Revisiting Regulatory Framework
The above situation of conflicting interests and lack of level-playing field for the IPPs on one hand, the natural gas allocation, its suppliers and transporters and the power purchasers on the other due to existence of monopsony and natural monopolies, begs the question, whether the current regulations has to be redefined, and if so, how?
At one level, the task of allocation of gas currently vested with the MoPNG may be hived off to a new and independent regulatory body.

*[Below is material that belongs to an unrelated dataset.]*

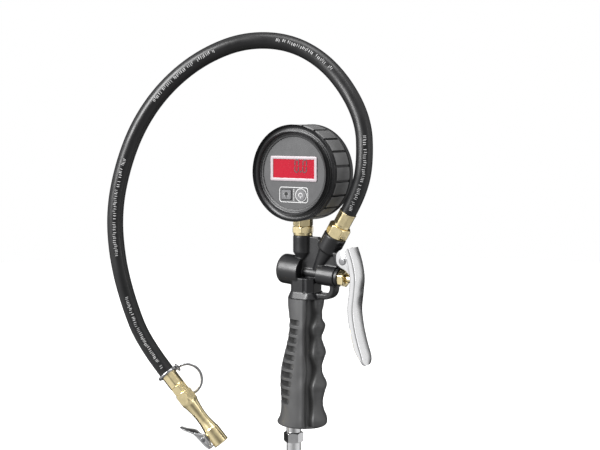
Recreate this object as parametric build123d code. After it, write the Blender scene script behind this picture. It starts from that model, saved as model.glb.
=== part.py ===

The regulatory body should be vested with the powers to rationally allocate, rather than ration out, Natural Gas, introduce standardised gas supply and purchase agreements that are equitable, determine gas pricing and transportation pricing that is multi-laterally beneficial to all stakeholders, and remove the anomalies brought about by the natural monopolies in gas sales and transportation to help establish sustainable generating capacities in the country.
Today, even though there is more than one DISCOM in each state, when it comes to floating bids, or purchasing electricity, they act in unison as a single body, defeating the very purpose of introducing competition. The ideal way is to introduce competition among the DISCOMs by removing the geographic delineation. This will help a plant to sell its electricity generated to more than one DISCOM and at different prices. A utopian scenario is wherein all power generated in the country is offered on a trading platform with forward contracts.
Similarly, the current electricity regulatory bodies should not only continue to serve the larger interest of the public, they should also look at the long-term viability of the projects and hence the Power Sector as a whole, to retain it investor-friendly, before it is too late. This will be the most important element in making the electricity reforms successful. If government wants to retain control of certain aspects of the value chain, it should ensure that the burden and risks are borne equitably and not by the industry alone, else, the entire value chain should be made entirely market-driven.